_GOAL OF THE EXERCISE_
Quote precisely the run of lines opening with the line containing "Write the Blender" and closing with the line containing "for node in", and nothing else.

_THE RECORDS_

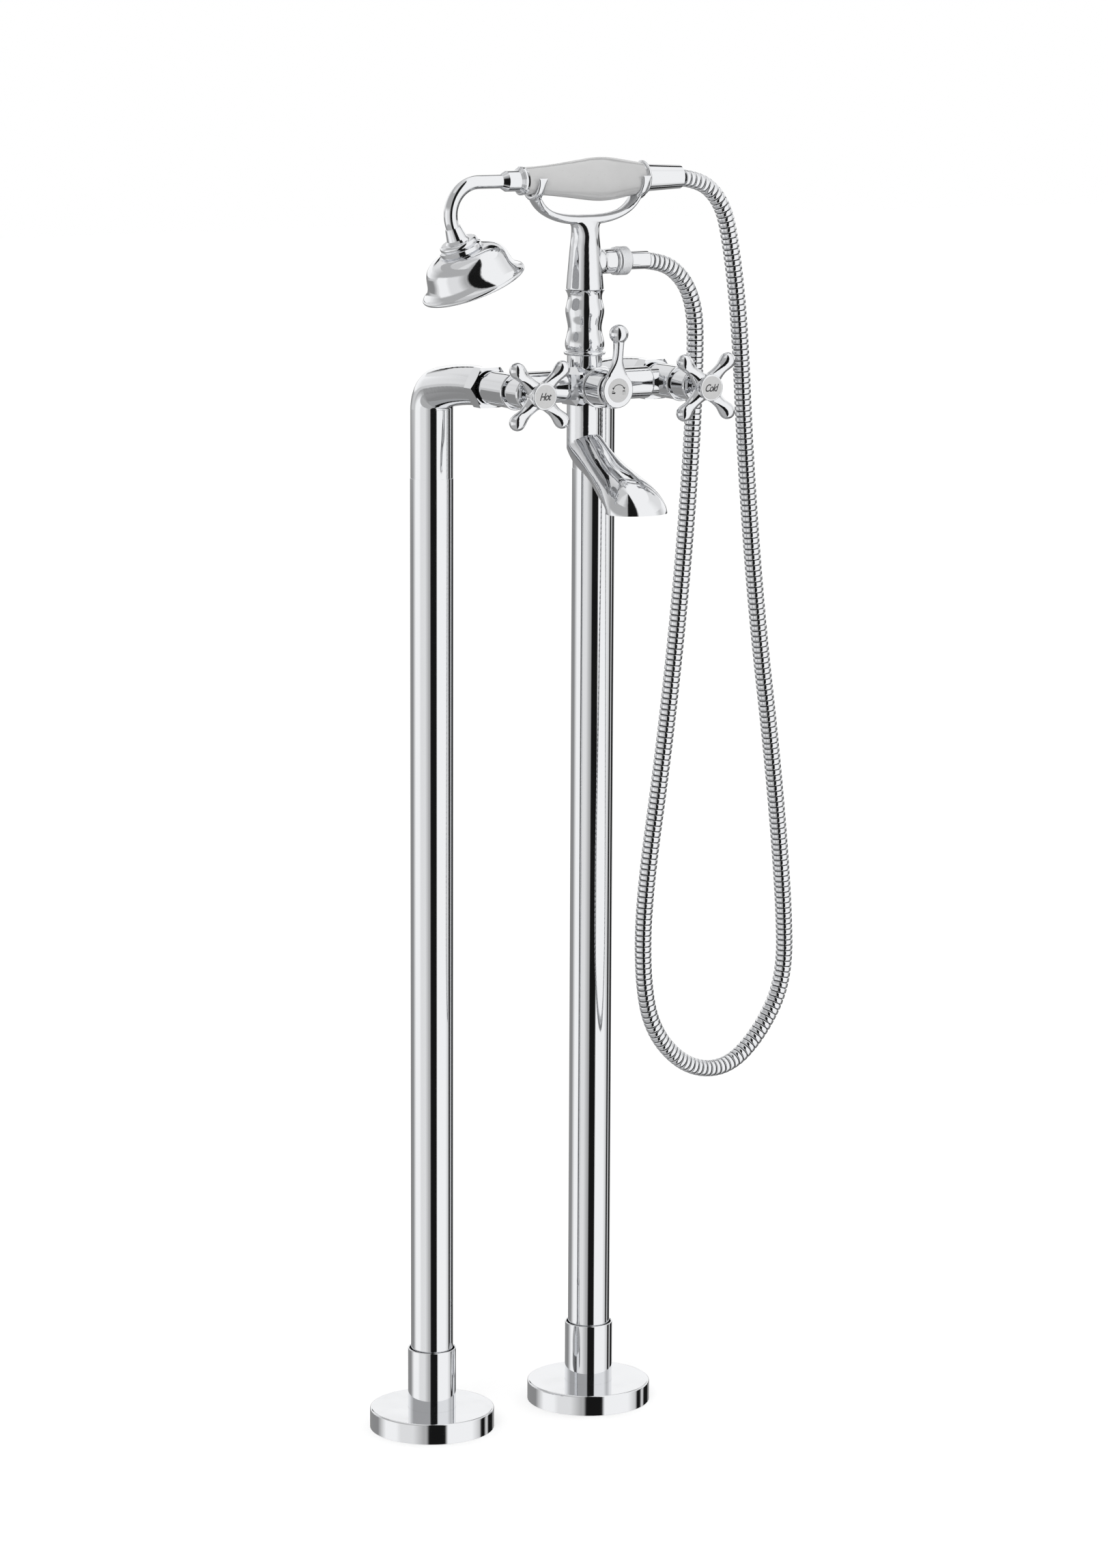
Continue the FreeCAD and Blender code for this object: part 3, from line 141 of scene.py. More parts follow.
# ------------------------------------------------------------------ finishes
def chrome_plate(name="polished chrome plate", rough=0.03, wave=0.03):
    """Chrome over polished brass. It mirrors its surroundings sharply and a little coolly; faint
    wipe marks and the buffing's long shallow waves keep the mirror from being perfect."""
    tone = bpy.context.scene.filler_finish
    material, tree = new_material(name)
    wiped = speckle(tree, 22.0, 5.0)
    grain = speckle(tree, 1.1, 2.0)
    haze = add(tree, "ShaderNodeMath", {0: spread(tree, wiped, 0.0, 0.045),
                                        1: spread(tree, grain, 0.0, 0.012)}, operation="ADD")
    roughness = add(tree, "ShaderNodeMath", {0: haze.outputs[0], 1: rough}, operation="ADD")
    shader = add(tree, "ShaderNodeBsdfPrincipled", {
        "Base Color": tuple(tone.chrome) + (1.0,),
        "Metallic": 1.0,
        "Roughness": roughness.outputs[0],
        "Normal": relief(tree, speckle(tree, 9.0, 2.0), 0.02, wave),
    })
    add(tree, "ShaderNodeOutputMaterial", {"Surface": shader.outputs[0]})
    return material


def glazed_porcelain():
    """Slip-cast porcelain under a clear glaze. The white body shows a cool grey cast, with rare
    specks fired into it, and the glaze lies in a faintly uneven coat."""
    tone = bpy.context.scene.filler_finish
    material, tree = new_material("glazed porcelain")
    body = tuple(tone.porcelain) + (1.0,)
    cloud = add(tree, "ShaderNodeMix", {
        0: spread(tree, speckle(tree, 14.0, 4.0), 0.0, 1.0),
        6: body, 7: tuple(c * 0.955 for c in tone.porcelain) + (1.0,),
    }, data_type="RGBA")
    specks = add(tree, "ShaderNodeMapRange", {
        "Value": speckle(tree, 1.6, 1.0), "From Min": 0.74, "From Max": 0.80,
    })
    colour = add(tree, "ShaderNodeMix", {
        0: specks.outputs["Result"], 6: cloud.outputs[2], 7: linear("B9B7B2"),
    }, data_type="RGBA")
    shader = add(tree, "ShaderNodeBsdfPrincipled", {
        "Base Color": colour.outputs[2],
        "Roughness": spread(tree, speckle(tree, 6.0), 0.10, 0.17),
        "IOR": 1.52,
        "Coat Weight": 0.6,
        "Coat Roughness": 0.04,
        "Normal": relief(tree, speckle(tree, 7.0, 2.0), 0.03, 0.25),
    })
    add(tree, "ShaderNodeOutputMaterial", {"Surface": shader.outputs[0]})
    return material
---
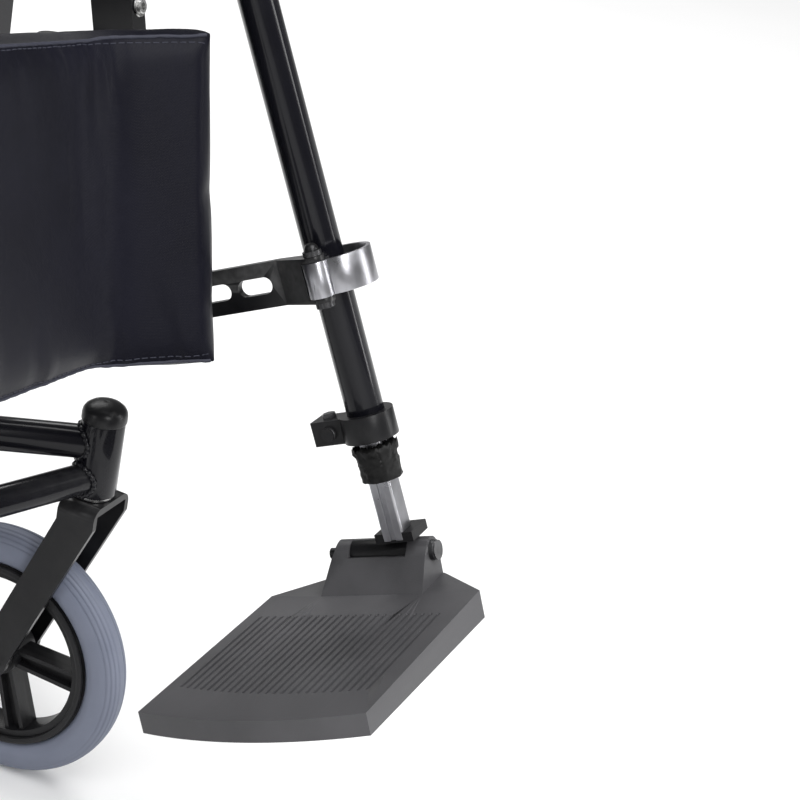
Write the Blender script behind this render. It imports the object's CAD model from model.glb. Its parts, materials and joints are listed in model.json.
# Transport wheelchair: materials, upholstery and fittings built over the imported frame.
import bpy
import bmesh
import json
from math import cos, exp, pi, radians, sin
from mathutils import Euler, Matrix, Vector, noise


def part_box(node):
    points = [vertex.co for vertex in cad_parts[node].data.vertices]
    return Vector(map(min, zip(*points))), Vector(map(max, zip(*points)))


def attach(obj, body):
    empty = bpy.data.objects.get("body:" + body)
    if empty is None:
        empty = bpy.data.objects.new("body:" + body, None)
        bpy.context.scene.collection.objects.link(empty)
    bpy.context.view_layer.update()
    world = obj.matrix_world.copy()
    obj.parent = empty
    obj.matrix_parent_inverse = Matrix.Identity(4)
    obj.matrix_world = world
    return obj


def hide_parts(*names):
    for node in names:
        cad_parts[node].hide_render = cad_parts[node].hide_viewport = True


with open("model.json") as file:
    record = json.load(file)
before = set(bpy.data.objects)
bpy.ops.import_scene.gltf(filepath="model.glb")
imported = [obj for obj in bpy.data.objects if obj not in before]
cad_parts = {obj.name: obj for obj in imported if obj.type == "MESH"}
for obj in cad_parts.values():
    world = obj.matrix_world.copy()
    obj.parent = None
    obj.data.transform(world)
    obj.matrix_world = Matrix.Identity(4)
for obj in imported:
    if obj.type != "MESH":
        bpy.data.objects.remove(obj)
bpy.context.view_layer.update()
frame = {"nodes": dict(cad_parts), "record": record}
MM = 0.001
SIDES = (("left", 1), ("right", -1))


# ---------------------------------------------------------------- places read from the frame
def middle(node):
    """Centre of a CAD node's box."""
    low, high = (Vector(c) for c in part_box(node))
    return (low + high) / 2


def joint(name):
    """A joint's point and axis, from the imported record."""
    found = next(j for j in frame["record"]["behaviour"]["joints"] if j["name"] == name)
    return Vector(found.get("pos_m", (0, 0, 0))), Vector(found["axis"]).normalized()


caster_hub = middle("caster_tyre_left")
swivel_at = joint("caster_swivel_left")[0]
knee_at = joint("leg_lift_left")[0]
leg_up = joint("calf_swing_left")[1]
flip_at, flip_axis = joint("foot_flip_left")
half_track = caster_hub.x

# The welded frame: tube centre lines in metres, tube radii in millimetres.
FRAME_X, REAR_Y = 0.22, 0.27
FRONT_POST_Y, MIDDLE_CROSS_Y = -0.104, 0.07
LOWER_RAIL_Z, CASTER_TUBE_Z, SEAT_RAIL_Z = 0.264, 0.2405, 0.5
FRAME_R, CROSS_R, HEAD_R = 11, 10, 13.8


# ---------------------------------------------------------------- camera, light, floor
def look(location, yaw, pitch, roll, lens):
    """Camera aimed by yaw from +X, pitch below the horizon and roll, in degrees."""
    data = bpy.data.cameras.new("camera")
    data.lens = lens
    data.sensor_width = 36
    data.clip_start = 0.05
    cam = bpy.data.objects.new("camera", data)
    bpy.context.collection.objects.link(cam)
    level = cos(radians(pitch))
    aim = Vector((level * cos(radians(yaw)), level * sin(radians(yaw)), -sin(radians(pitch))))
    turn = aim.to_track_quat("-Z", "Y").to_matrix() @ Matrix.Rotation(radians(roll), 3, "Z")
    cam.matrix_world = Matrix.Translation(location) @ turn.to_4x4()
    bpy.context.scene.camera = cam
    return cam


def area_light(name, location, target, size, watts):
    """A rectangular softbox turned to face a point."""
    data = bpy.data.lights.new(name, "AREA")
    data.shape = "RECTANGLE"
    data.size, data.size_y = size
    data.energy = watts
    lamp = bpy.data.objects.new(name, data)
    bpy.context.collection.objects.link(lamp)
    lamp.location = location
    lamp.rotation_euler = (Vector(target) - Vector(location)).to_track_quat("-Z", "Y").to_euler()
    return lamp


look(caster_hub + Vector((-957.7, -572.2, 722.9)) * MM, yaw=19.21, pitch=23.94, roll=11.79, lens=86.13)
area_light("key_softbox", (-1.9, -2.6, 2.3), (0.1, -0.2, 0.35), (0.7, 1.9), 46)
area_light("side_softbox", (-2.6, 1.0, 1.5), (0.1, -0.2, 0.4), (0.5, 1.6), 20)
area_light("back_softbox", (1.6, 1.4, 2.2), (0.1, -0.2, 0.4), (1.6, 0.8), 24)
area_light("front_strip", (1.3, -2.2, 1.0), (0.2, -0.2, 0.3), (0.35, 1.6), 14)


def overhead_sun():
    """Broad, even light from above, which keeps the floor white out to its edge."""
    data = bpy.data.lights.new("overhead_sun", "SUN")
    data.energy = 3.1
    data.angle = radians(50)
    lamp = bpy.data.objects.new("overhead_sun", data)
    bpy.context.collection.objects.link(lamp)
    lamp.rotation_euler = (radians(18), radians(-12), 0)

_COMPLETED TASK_
Write the Blender script behind this render. It imports the object's CAD model from model.glb. Its parts, materials and joints are listed in model.json.
# Transport wheelchair: materials, upholstery and fittings built over the imported frame.
import bpy
import bmesh
import json
from math import cos, exp, pi, radians, sin
from mathutils import Euler, Matrix, Vector, noise


def part_box(node):
    points = [vertex.co for vertex in cad_parts[node].data.vertices]
    return Vector(map(min, zip(*points))), Vector(map(max, zip(*points)))


def attach(obj, body):
    empty = bpy.data.objects.get("body:" + body)
    if empty is None:
        empty = bpy.data.objects.new("body:" + body, None)
        bpy.context.scene.collection.objects.link(empty)
    bpy.context.view_layer.update()
    world = obj.matrix_world.copy()
    obj.parent = empty
    obj.matrix_parent_inverse = Matrix.Identity(4)
    obj.matrix_world = world
    return obj


def hide_parts(*names):
    for node in names:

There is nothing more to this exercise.